As is perhaps fitting for this new incarnation of the campus rape discussion, Sulkowicz responded to the Daily Beast piece in an interview of her own — this one with the online publication Mic.

“It’s an awful feeling where this reporter is digging through my personal life. At this point I didn’t realize that she’s extremely anti-feminist and would do this in order to shame me,” Sulkowicz said, of Young’s request that she confirm the accuracy of the Facebook messages cited in the story. She also told Mic she felt Young has “written other articles supporting the rapists and making survivors look unreliable.”

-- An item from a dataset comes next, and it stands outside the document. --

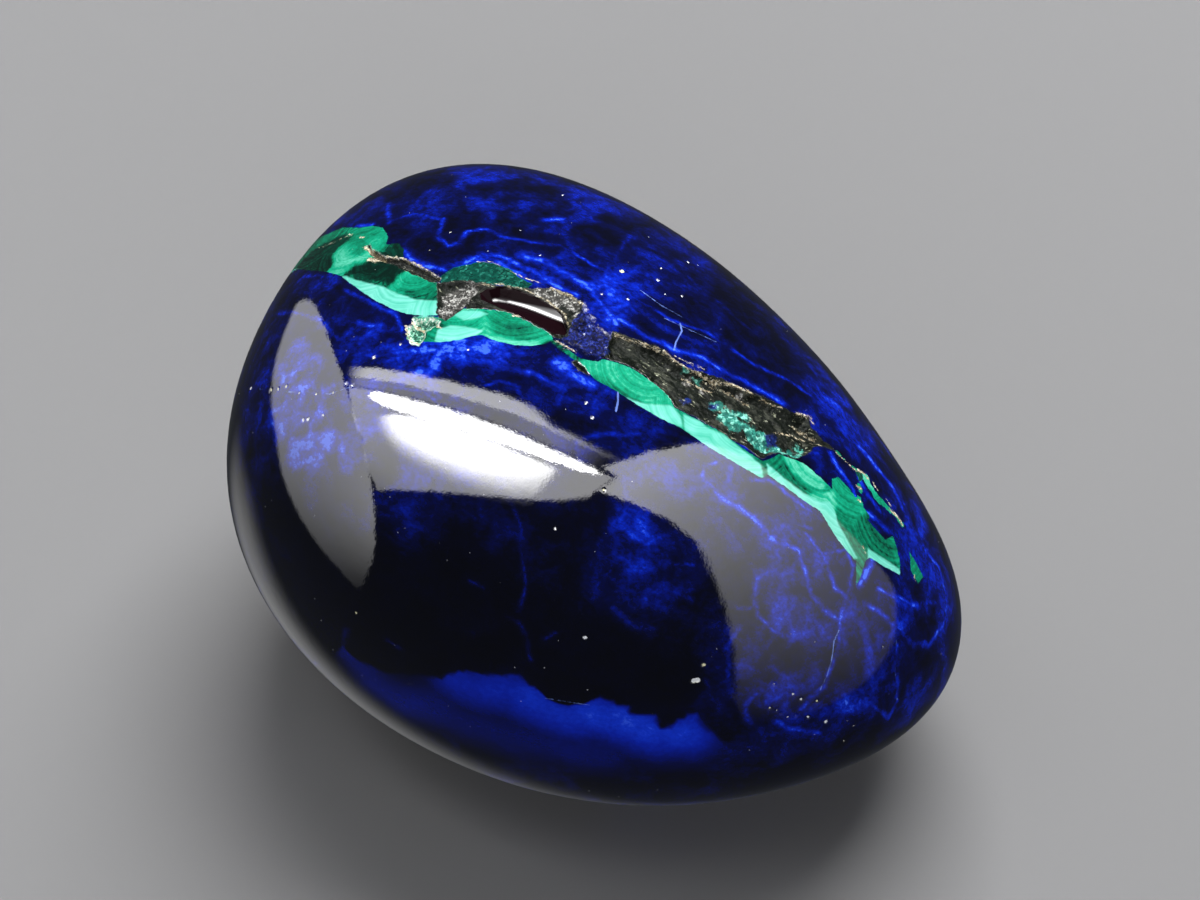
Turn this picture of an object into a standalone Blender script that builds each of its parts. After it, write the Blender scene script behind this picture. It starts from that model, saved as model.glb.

It’s true that Young has written a number of stories critical of campus anti-rape activism, including a profile of another accused rapist from Brown. In the wake of Rolling Stone’s inaccuracy-riddled feature on an alleged gang rape at the University of Virginia, she’s not the only journalist doing so. Slate reporter Emily Yoffe was a finalist for a National Magazine Award for her piece on “The College Rape Overcorrection.”

But Young’s supposed bias toward the accused isn’t the only problem Mic has with her piece. The Mic piece goes on to challenge the idea that Sulkowicz’s exchanges with Nungesser should discredit her claim against him — a notion the piece says is implied in the Daily Beast’s article. Young’s story, it says, perpetuates the narrative of “perfect victim” — the idea that there is an appropriate way for victims to respond to rape (immediately cutting off contact with their rapist, filing a report with the police) and that women who act differently are less credible.

That narrative, Sulkowicz says, doesn’t apply to her or other victims.

Everyone deals with trauma differently,” she told Mic. “If you reached out to your attacker after you were assaulted, it shouldn’t discredit your story.”